Jesus then turns to his disciples, to these chosen few, these 12 who follow him and learn from him. He asks them, “What about you, who do you say that I am?” Without skipping a beat, Peter steps up and gives the answer, the perfect answer. He says, “You are the Christ, the Son of the living God.” The Christ, the Anointed One, the long-awaited Messiah. And he is the very Son of the living God. This means that whatever questions they have, whatever concerns they have about life and the afterlife, the answer to those questions are found in this one person: this Jesus whom they follow. This is the right answer, the unbelievably correct answer, that no one has yet uttered before our Lord. In fact, hear what our Lord says in response to highlight the uniqueness of this confession. He says, “Blessed are you Simon-Bar-Jonah! For flesh and blood has not reavealed this to you, but my Father who is in Heaven.” What he confesses is not something man can come to on his own. This confession is a result of divine revelation, it is a gift from God.
What flows from this is a set of promises made by our Lord to the one who has given this great confession. Now the name Peter in the Greek is the same word for rock. And so, Jesus says, “you are Peter and upon this rock I will build my church.” The first question for us is, who is Peter? Or what is the Rock? Is he just this historical person, to whom was given this great revelation? Or does he represent the church, the faithful disciples? Does he operate as a spokesman for the people of God? Is it the confession of faith that is the Rock? Now of course Jesus is clearly talking to Peter, but is it Peter by himself or Peter as he represents something greater?

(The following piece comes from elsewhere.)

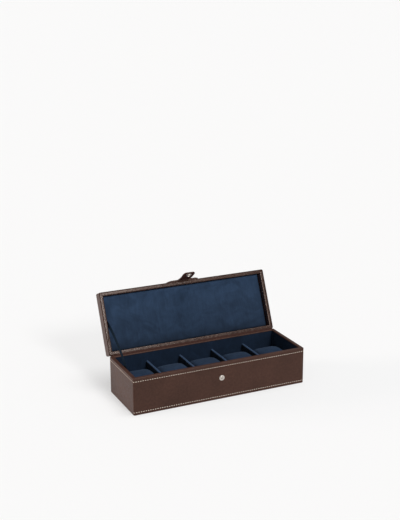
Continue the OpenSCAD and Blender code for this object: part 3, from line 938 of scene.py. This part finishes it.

Well, I think we can find some answers in the text. As you work through the Gospel narrative you find that when Peter acts alone, when he is singled out over the other disciples, it is never very positive. Think of him walking on water only to end up sinking and being put back in the boat, or him saying that he will never deny our Lord only to be devastated when the cock crows. Peter is a flawed man, bold and brash to be sure, but sinful and failing just like the rest of the disciples. Yet, he is the spokesman for the disciples and a leader in the church from the great sermon of Pentecost onward. But then again Jesus doesn’t say, you are Peter and upon you I will build my church. No, he says, you are Peter and upon this rock I will build. Perhaps in speaking to Peter, the rock he refers to is the faithful confession, not produced by his singular quality but by the gift of God. This would mean that the words spoken to Peter are the words spoke to the whole church. They are spoken to those who confess as Peter confessed, that Jesus is the Christ the Son of the living God. Which means that the promises made to Peter are promises made to you: promises based on the unshakable rock of faith in Christ alone.
The first promise that he makes to you is that he will build his church. He will build his church through his faithful confessors. This means that the work we do here, the giving of our offerings, the volunteering, the participation in Bible study and prayer is part of the work of Christ as he builds his church. Not our church, not Luther’s church, but the Lord’s church. In fact, as we gather around his Word we are welcomed to his table, to participate in his body and blood given and shed for you for the forgiveness of all your sins. Through the hands and the efforts of his people, Christ continues to build his church. From the first sending out of the disciples to go and make disciples of all nations his work has never ceased, and you now are part of this great work. You are part of the promise. You are part of the promise received and the promise handed on.
The second promise he makes is that this church he builds will endure. It will endure throughout this age. In fact, even the gates of hell will not win the victory over his church. Here our Lord acknowledges what we all know full well. This faith we confess, this solid rock of our confidence and hope will be under attack. But the church will not die out. The church will not end, not as long as the Lord is the one building his church. It may not always look like what we might want it to look like. It may go through reformations and schism and persecution, but it will endure. The faith in Christ will triumph; your faith will endure.
And if that wasn’t enough, he then gives another promise. Our Lord gives to his confessing church, to his people of faith, the actual keys to the kingdom of heaven. He says, “I give you the keys of the kingdom of heaven, and whatever you bind on earth shall be bound in heaven, and whatever you loose on earth shall be loosed in heaven.” The locking and unlocking of the kingdom of heaven rests with his people, his church. Now, think about this for a moment. This is huge. Our Lord promises a connection between heaven and earth located in his confessing disciples. What happens in the church that he has built here on earth has ramifications in heaven itself. Make no mistake, what we do here is crucial. As we gather around the gifts of Christ confessing that this is the Son of the living God we find that we enter into the kingdom of heaven itself.
This text is important. Not because it sends us on a search to find and elect the proper Pope or head of the church. Not because it renders us in awe of Peter and his fearless leadership. No, this text speaks of the activities of the church built upon the rock. A church filled with the promises of Christ. Promises that are here this day for you right now. For you have been given the faith that St. Peter confesses. You have been able to rejoice that our Lord is the Christ the Son of the living God. And upon the rock of your faith he who forgives you all your sins, who loves and gives himself for you, says, “I promise you that I will not stop building this church. I promise you that in me you will endure, though the very gates of hell rise up against you. I promise you that here you have been given the very keys to the kingdom of heaven.”
The only question that remains for you is: what are you going to do now?